● **Your goal**
Exactly the lines from the one containing "for name, piece" through the one containing "obj.matrix_world = world" must be returned; include both ends and nothing else.
***** Data supplied *****
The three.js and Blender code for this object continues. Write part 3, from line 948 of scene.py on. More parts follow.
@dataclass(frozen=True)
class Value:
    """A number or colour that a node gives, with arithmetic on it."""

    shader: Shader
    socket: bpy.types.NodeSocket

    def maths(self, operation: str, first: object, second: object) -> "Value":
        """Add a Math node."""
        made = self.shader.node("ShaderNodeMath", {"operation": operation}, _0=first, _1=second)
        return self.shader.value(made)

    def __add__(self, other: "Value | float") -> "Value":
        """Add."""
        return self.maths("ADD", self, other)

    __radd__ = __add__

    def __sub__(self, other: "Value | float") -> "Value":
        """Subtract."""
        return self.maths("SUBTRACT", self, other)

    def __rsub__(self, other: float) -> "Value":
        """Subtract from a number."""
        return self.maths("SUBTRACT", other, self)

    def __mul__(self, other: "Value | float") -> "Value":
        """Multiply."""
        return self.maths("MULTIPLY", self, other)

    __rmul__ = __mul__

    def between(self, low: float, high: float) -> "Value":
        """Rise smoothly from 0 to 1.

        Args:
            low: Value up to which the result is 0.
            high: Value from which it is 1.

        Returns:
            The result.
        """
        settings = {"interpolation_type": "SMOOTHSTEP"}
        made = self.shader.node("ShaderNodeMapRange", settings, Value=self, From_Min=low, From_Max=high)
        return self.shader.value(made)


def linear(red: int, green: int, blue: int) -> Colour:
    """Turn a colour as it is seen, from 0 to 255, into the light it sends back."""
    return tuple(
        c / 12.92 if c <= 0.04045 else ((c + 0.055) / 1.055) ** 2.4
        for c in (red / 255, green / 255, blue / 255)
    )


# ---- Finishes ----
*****
***** Data supplied *****
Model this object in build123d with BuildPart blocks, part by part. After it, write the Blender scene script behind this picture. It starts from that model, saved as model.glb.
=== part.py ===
*****
***** Data supplied *****
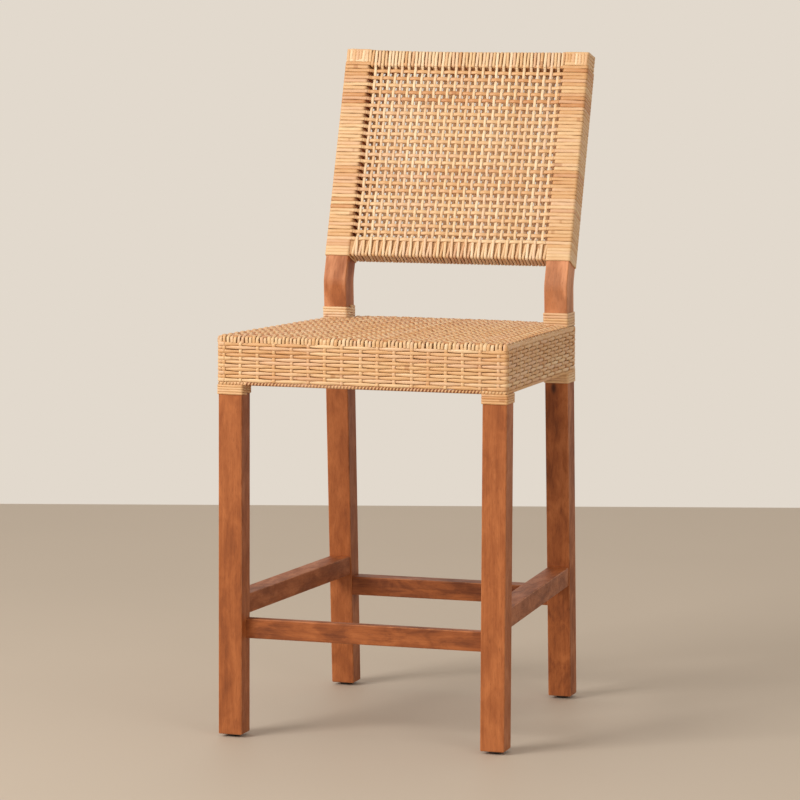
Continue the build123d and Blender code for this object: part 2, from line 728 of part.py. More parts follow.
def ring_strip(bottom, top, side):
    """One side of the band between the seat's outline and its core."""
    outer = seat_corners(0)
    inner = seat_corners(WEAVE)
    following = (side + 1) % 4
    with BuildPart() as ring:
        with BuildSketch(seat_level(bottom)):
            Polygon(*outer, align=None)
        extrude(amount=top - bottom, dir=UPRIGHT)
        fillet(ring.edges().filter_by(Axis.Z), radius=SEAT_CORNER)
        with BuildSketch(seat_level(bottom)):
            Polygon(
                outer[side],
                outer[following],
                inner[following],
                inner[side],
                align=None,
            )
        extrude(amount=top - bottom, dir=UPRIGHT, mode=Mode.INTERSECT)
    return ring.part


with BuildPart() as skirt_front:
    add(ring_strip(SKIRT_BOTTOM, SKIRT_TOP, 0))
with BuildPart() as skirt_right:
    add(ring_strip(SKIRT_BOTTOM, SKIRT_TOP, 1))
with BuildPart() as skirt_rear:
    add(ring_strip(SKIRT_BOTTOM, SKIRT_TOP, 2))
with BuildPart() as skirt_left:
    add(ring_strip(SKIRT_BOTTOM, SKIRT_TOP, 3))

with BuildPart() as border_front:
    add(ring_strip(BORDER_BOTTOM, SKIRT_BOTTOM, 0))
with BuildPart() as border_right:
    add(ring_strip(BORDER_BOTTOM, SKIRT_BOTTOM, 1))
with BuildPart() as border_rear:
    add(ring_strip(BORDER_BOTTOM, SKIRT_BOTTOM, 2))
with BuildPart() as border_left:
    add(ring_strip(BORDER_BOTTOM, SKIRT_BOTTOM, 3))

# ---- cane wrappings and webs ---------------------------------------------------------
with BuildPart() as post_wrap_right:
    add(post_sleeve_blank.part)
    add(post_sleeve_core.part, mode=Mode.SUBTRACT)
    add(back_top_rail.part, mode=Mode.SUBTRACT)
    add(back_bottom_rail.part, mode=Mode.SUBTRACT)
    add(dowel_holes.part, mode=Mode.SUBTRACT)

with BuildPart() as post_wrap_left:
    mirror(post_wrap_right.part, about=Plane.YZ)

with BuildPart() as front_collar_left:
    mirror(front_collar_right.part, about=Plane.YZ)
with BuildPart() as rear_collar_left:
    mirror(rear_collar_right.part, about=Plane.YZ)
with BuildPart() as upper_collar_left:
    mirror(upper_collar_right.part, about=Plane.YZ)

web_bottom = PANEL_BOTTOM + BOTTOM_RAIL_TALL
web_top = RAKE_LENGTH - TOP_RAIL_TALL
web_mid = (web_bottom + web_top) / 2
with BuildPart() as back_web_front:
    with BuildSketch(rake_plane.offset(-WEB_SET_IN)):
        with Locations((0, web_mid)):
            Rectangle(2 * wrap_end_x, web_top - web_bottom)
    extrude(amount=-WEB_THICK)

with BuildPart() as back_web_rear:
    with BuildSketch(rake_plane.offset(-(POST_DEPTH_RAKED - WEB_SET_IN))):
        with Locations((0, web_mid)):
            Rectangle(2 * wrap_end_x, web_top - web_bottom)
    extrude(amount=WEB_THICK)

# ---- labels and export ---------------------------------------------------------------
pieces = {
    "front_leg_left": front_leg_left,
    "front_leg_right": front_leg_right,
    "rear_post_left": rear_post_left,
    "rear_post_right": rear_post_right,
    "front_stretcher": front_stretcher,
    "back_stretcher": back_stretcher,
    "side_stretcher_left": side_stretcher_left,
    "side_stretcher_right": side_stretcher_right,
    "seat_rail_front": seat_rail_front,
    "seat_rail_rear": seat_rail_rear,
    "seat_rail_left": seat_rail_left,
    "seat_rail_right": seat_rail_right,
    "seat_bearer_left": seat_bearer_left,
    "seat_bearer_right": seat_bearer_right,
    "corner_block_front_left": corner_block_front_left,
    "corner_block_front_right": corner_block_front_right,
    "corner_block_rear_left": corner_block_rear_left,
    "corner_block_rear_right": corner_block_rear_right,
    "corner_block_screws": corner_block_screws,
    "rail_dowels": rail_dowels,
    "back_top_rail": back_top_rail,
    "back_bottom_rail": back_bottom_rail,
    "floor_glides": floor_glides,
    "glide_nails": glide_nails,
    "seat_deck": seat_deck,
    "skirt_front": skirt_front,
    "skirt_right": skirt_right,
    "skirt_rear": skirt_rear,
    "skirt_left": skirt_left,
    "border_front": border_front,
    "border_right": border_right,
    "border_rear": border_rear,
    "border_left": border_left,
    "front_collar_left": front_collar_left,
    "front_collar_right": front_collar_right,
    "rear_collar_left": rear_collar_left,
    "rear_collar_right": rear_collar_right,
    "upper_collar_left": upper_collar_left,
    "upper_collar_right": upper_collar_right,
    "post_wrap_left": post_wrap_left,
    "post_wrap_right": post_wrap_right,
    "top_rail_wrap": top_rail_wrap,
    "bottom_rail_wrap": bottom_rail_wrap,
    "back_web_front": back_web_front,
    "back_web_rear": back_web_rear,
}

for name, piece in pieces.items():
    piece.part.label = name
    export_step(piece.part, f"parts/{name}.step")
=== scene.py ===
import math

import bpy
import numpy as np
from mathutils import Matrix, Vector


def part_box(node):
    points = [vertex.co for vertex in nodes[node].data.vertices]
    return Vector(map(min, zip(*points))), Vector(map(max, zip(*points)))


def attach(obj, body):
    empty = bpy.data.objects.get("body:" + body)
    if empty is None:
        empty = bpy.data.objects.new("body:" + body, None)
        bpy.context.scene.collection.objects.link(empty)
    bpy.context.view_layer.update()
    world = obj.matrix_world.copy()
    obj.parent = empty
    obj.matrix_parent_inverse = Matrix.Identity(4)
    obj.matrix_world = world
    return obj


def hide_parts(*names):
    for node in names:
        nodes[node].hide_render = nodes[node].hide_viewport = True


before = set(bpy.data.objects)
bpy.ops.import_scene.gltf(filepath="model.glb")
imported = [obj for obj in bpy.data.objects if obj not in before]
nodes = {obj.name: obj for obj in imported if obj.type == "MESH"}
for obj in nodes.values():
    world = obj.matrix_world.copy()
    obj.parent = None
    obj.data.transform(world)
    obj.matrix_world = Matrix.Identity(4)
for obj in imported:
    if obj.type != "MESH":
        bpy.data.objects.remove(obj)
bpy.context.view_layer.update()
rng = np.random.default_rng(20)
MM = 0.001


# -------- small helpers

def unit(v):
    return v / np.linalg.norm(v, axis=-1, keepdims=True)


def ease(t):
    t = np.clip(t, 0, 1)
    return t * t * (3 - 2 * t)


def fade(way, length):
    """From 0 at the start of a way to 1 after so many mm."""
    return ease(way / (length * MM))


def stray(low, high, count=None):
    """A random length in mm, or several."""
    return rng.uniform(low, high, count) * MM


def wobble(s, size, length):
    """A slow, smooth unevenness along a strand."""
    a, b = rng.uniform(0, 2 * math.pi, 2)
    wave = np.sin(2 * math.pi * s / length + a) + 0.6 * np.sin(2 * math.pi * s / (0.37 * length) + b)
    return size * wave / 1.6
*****
● **Result**
for name, piece in pieces.items():
    piece.part.label = name
    export_step(piece.part, f"parts/{name}.step")
=== scene.py ===
import math

import bpy
import numpy as np
from mathutils import Matrix, Vector


def part_box(node):
    points = [vertex.co for vertex in nodes[node].data.vertices]
    return Vector(map(min, zip(*points))), Vector(map(max, zip(*points)))


def attach(obj, body):
    empty = bpy.data.objects.get("body:" + body)
    if empty is None:
        empty = bpy.data.objects.new("body:" + body, None)
        bpy.context.scene.collection.objects.link(empty)
    bpy.context.view_layer.update()
    world = obj.matrix_world.copy()
    obj.parent = empty
    obj.matrix_parent_inverse = Matrix.Identity(4)
    obj.matrix_world = world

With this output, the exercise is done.